On Friday, the new MacBook Air arrived (see unboxing, below). I have been using it ever since. It is a thing of elegance. Maybe even of beauty.
Yet for all of its slimness and sleekness, it is a hard machine to love.
First, some background. When you purchase a new MacBook Pro, or even a MacBook, there is a small thrill every time you open it up. You're reminded of the pleasant features that set it apart from a PC laptop.
This is the first Mac I've ever owned where I don't get that little thrill. And I think it's because of the smallish, 11-inch screen.
What I am saying is that an 11-inch screen does not feel big enough for an Apple laptop. At least, it is not big enough for what I like to use a Mac for.
It is good for writing, which I do plenty of. It is fine for iTunes (which I use less and less).
But it is a compromised experience for browsing the web (which is every log-on session) or using iPhoto, iMovie or GarageBand. These latter features are the reason that Macs stand out from PCs. To me, anyway. Compromise their functionality and you may as well be using a PC laptop.
There is another aspect of the MacBook Air which is a little worrying.
Macs usually deliver specs that reach the high end of what computers can do, power-wise. (This is one reason you pay a lot for them.) Apple doesn't do piece-of-shit netbooks.
And yet, my 11-inch MacBook Air has a 1.4Ghz Intel processor. Dual-core, admittedly. But 1.4Ghz is definitely a compromise: you wouldn't want to messing about too much with your smartphone-taken HD videos or your 6MB high res photos. Neither do you want to be running too many programs at the same time.
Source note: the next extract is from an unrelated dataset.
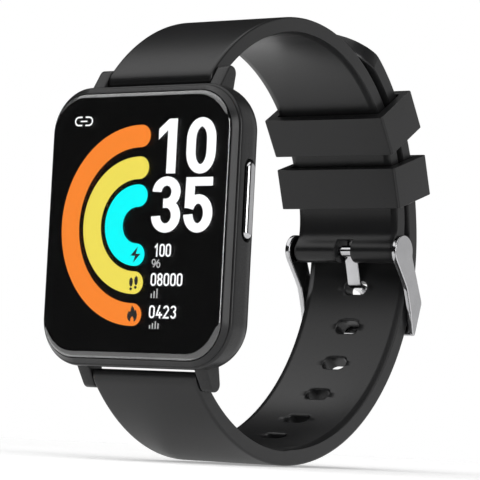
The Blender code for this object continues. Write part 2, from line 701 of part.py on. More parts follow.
def upper_outline():
    centre = UPPER_FRONT_CENTRE
    outer_start = start_angle(centre, UPPER_FRONT_RADII[0], STRAP_FACE_Y + 0.5)
    outer = arc(centre, UPPER_FRONT_RADII[0], outer_start, 90)
    angles = [90 - STRAP_STEP * i for i in range(1, 23)] + [0]
    outer += [upper_back_point(a, 1) for a in angles]
    barrel = arc(PIN_CENTRE, BARREL_RADIUS, 0, -235, 16)
    step_in = (upper_back_point(0, -1)[0], NOTCH_TOP_Z + 1.0)
    inner = [upper_back_point(a, -1) for a in reversed(angles)]
    inner_y = strap_end(centre, UPPER_FRONT_RADII, 1)[0]
    inner_start = angle_about(centre, inner_y)
    front = arc(centre, UPPER_FRONT_RADII[1], 90, inner_start)
    return outer + barrel + [step_in] + inner + front[:-1] + strap_end(centre, UPPER_FRONT_RADII, 1)


def make_upper_strap():
    outline = upper_outline()
    strap = add_object("upper_strap", prism_mesh(outline, -STRAP_HALF_WIDTH, STRAP_HALF_WIDTH), "silicone",
                       origin=(0, BAR_Y, BAR_Z))
    round_edges(strap, STRAP_EDGE_ROUND)
    bore = cylinder_mesh("X", (0, BAR_Y, BAR_Z), STRAP_BORE, -12, 12, 16)
    boolean(strap, add_object("upper_bore_tool", bore, "silicone"))
    pin_bore = cylinder_mesh("X", (0, *PIN_CENTRE), BARREL_BORE, -12, 12, 16)
    boolean(strap, add_object("pin_bore_tool", pin_bore, "silicone"))
    low = (-NOTCH_HALF_X, PIN_CENTRE[0] - 4, PIN_CENTRE[1] - 4)
    notch = box_mesh(low, (NOTCH_HALF_X, PIN_CENTRE[0] + 4, NOTCH_TOP_Z))
    boolean(strap, add_object("notch_tool", notch, "silicone"))


def tail_radius(angle):
    return LOWER_BACK_RADIUS + TAIL_RISE * smoothstep(*TAIL_RISE_ANGLES, angle)


def lower_back_point(angle, depth):
    """A point below the outer surface of the holed strap, by depth."""
    radius = tail_radius(angle) - depth
    turn = math.radians(angle)
    return (LOWER_BACK_CENTRE[0] + radius * math.cos(turn), LOWER_BACK_CENTRE[1] + radius * math.sin(turn))


def lower_outline():
    centre = LOWER_FRONT_CENTRE
    outer_start = -start_angle(centre, LOWER_FRONT_RADII[0], STRAP_FACE_Y + 0.5)
    outer = arc(centre, LOWER_FRONT_RADII[0], outer_start, -90)
    count = round((TAIL_END_ANGLE + 90) / STRAP_STEP)
    angles = [-90 + (TAIL_END_ANGLE + 90) * i / count for i in range(1, count + 1)]
    outer += [lower_back_point(a, 0) for a in angles]
    inner = [lower_back_point(a, LOWER_THICKNESS) for a in reversed(angles)]
    foot = strap_end(centre, LOWER_FRONT_RADII, -1)
    inner_start = angle_about(centre, foot[0])
    front = arc(centre, LOWER_FRONT_RADII[1], -90, inner_start)
    return outer + inner + front[:-1] + foot


def tip_tool():
    """Everything beyond the rounded tail tip: a thick ring sector with a round bite taken out."""
    end = lower_back_point(TAIL_END_ANGLE, LOWER_THICKNESS / 2)
    turn = math.radians(TAIL_END_ANGLE)
    outward = Vector((0, math.cos(turn), math.sin(turn)))
    along = Vector((0, -math.sin(turn), math.cos(turn)))
    tip = Vector((0, *end))
    sagitta = TAIL_TIP_RADIUS - math.sqrt(TAIL_TIP_RADIUS ** 2 - STRAP_HALF_WIDTH ** 2)
    half_angle = math.asin(STRAP_HALF_WIDTH / TAIL_TIP_RADIUS)
    edge = []
    for i in range(13):
        a = -half_angle + 2 * half_angle * i / 12
        edge.append((TAIL_TIP_RADIUS * math.sin(a), TAIL_TIP_RADIUS * (math.cos(a) - 1)))
    wide = STRAP_HALF_WIDTH + 2
    loop = [(-wide, -sagitta)] + edge + [(wide, -sagitta), (wide, 4.0), (-wide, 4.0)]
    work = bmesh.new()
    rings = []
    for depth in (-6.0, 6.0):
        rings.append([work.verts.new(tip + Vector((x, 0, 0)) + along * s + outward * depth) for x, s in loop])
    skin_rings(work, rings, closed=False)
    return add_object("tip_tool", work, "silicone")


def hole_tool(index):
    """Oval cutter through the strap at one hole."""
    angle = HOLE_FIRST_ANGLE + HOLE_PITCH_ANGLE * index
    turn = math.radians(angle)
    outward = Vector((0, math.cos(turn), math.sin(turn)))
    along = Vector((0, -math.sin(turn), math.cos(turn)))
    base = Vector((0, *lower_back_point(angle, LOWER_THICKNESS / 2)))
    loop = [(z, y) for y, z in pill_outline(HOLE_WIDTH, HOLE_HEIGHT, (0, 0), 6)]
    work = bmesh.new()
    rings = []
    for depth in (-3.0, 3.0):
        centre = base + outward * depth
        rings.append([work.verts.new(centre + Vector((x, 0, 0)) + along * s) for x, s in loop])
    skin_rings(work, rings, closed=False)
    return add_object(f"hole_tool_{index}", work, "silicone")


def make_lower_strap():
    strap = add_object("lower_strap", prism_mesh(lower_outline(), -STRAP_HALF_WIDTH, STRAP_HALF_WIDTH),
                       "silicone", origin=(0, BAR_Y, -BAR_Z))
    round_edges(strap, STRAP_EDGE_ROUND)
    bore = cylinder_mesh("X", (0, BAR_Y, -BAR_Z), STRAP_BORE, -12, 12, 16)
    boolean(strap, add_object("lower_bore_tool", bore, "silicone"))
    boolean(strap, tip_tool())
    for index in range(HOLE_COUNT):
        boolean(strap, hole_tool(index))


def make_keeper(name, centre, tilt, pivot):
    """Square-edged loop that slides along a curve about the pivot, where its parent empty stands.

    Its own Y runs through the strap, and its own Z along it.
    """
    turn = Matrix.Rotation(math.radians(tilt), 4, "X")
    low = (-KEEPER_HALF_X, KEEPER_DEPTH[0], -KEEPER_HEIGHT / 2)
    high = (KEEPER_HALF_X, KEEPER_DEPTH[1], KEEPER_HEIGHT / 2)
    keeper = add_object(name, box_mesh(low, high), "silicone")
    low = (-KEEPER_OPENING_X, KEEPER_OPENING[0], -KEEPER_HEIGHT)
    high = (KEEPER_OPENING_X, KEEPER_OPENING[1], KEEPER_HEIGHT)
    hole = add_object(f"{name}_tool", box_mesh(low, high), "silicone")
    boolean(keeper, hole)
    round_edges(keeper, KEEPER_EDGE, 1)
    place = Matrix.Translation(Vector((0, *centre)) * MM) @ turn
    slide = bpy.data.objects.new(f"{name}_slide", None)
    slide.location = Vector((0, *pivot)) * MM
    bpy.context.scene.collection.objects.link(slide)
    bpy.context.view_layer.update()
    for piece in (keeper, hole):
        piece.parent = slide
        piece.matrix_world = place


# ---------------------------------------------------------------- buckle

def crossbar_line(depth):
    """Two YZ points that bound the crossbar plate at a distance outside the holed strap."""
    ends = []
    for z in CROSSBAR_Z:
        reach = z - LOWER_BACK_CENTRE[1]
        y = LOWER_BACK_CENTRE[0] + math.sqrt(LOWER_BACK_RADIUS ** 2 - reach ** 2)
        outward = Vector((y - LOWER_BACK_CENTRE[0], reach)).normalized()
        ends.append((y + outward.x * depth, z + outward.y * depth))
    return ends


def arm_outline():
    top_outer, tip_outer = crossbar_line(CROSSBAR_GAP + CROSSBAR_THICKNESS + ARM_PROUD)
    head = arc(PIN_CENTRE, ARM_END_RADIUS, -14, 214, 15)
    wrist_side = [(51.95, -4.2), (52.95, -5.5), (53.7, -7.4), (54.5, -9.7), (55.2, -12.6), (55.45, -13.4)]
    return head + wrist_side + [tip_outer, top_outer]


def make_buckle():
    axis_point = (0, *PIN_CENTRE)
    frame = add_object("buckle_frame", prism_mesh(arm_outline(), ARM_INNER_X, ARM_OUTER_X), "steel",
                       origin=axis_point)
    other = add_object("left_arm_tool", prism_mesh(arm_outline(), -ARM_OUTER_X, -ARM_INNER_X), "steel")
    inner = crossbar_line(CROSSBAR_GAP)
    outer = crossbar_line(CROSSBAR_GAP + CROSSBAR_THICKNESS)
    plate = prism_mesh([inner[0], inner[1], outer[1], outer[0]], -ARM_INNER_X - 0.4, ARM_INNER_X + 0.4)
    boolean(frame, add_object("crossbar_tool", plate, "steel"), "UNION")
    boolean(frame, other, "UNION")
    for side_x in (-1, 1):
        edge = sorted((side_x * (ARM_INNER_X - 0.5), side_x * ARM_HOLE_END_X))
        hole = cylinder_mesh("X", axis_point, ARM_HOLE_RADIUS, *edge, sides=14)
        boolean(frame, add_object(f"arm_hole_{side_x}", hole, "steel"))
    pin = cylinder_mesh("X", axis_point, PIN_RADIUS, -PIN_HALF_LENGTH, PIN_HALF_LENGTH, 14)
    add_object("buckle_pin", pin, "steel", origin=axis_point)


def tongue_path():
    """Centre line of the blade, from its ring through the strap hole to the crossbar."""
    start = Vector(PIN_CENTRE) + Vector((0.62, 0.1))
    knots = [start, (52.75, -0.9), (53.3, -2.5), (53.7, -3.9), (53.92, -4.65), (54.4, -4.97), (55.6, -5.2),
             (56.9, -5.42), (57.75, -5.75), (58.3, -6.4), (58.5, -7.45), (58.27, -8.75), (57.9, -10.4),
             (57.5, -12.2)]
    return [Vector(k) for k in knots]


def tongue_outline():
    path = tongue_path()
    left = []
    right = []
    for i, point in enumerate(path):
        ahead = path[min(i + 1, len(path) - 1)]
        behind = path[max(i - 1, 0)]
        along = (ahead - behind).normalized()
        normal = Vector((-along.y, along.x))
        half = TONGUE_THICKNESS / 2 * (0.6 if i == len(path) - 1 else 1.0)
        left.append(tuple(point + normal * half))
        right.append(tuple(point - normal * half))
    return left + right[::-1]


def make_tongue():
    axis_point = (0, *PIN_CENTRE)
    blade = prism_mesh(tongue_outline(), -TONGUE_HALF_X, TONGUE_HALF_X)
    tongue = add_object("buckle_tongue", blade, "steel", origin=axis_point)
    ring = cylinder_mesh("X", axis_point, TONGUE_RING_RADIUS, -TONGUE_HALF_X + 0.1, TONGUE_HALF_X - 0.1, 18)
    boolean(tongue, add_object("tongue_ring_tool", ring, "steel"), "UNION")
    hole = cylinder_mesh("X", axis_point, TONGUE_RING_BORE, -3, 3, 14)
    boolean(tongue, add_object("tongue_bore_tool", hole, "steel"))


def keeper_1_centre():
    return arc(UPPER_BACK_CENTRE, KEEPER_1_RADIUS, KEEPER_1_ANGLE, KEEPER_1_ANGLE)[0]


def main():
    clear_scene()
    make_mid_case()
    make_bezel_and_glass()
    make_back()
    make_screws()
    make_sensor()
    make_charging()
    make_inside()
    make_motor()
    make_button()
    make_spring_bar("upper", 1)
    make_spring_bar("lower", -1)
    make_upper_strap()
    make_lower_strap()
    make_keeper("keeper_upper", keeper_1_centre(), KEEPER_1_ANGLE, UPPER_BACK_CENTRE)
    make_keeper("keeper_lower", KEEPER_2_CENTRE, KEEPER_2_TILT, KEEPER_2_PIVOT)
    make_buckle()
    make_tongue()


main()
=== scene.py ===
"""Looks of the smartwatch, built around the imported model.

Lengths are in millimetres here and become metres when a mesh is made. The frame is the model's
own: +Z to 12 o'clock, the screen looks along -Y, and +X is the side with the button.
"""

import math

import bmesh
import bpy
from mathutils import Matrix, Vector


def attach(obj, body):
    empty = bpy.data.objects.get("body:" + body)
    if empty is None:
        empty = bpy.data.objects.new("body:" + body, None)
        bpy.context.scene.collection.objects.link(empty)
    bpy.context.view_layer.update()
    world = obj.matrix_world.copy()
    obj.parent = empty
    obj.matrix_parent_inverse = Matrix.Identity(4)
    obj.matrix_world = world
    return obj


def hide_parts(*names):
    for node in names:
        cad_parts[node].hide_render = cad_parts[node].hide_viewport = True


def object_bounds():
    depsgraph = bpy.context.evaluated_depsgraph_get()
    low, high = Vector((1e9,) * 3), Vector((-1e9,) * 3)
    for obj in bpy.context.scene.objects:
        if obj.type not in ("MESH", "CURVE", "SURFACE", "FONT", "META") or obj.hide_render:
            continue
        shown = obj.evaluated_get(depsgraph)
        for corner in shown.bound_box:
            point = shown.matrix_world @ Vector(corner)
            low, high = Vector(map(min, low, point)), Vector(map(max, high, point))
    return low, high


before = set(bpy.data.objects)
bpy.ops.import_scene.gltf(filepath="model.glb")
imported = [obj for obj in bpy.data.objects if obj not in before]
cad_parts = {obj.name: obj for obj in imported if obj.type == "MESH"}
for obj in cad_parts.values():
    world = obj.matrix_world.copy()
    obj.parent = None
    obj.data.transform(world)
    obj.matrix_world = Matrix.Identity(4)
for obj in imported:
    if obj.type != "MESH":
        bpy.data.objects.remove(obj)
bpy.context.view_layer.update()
MM = 0.001
GAP = 0.05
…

I'm not saying that the Air can't multi-task: it can. And I'm not suggesting that it should do the job of a graphically-muscular MacBook Pro. But there are more and more tasks in everyday mainstream life that take a little more firepower than 1.4Ghz will deliver. And if that is the case today, it is certain to be the case in four, three or even two years time.
This isn't meant as a full review of the MacBook Air. That will come in the paper in a couple of weeks. Just a few rambling initial thoughts.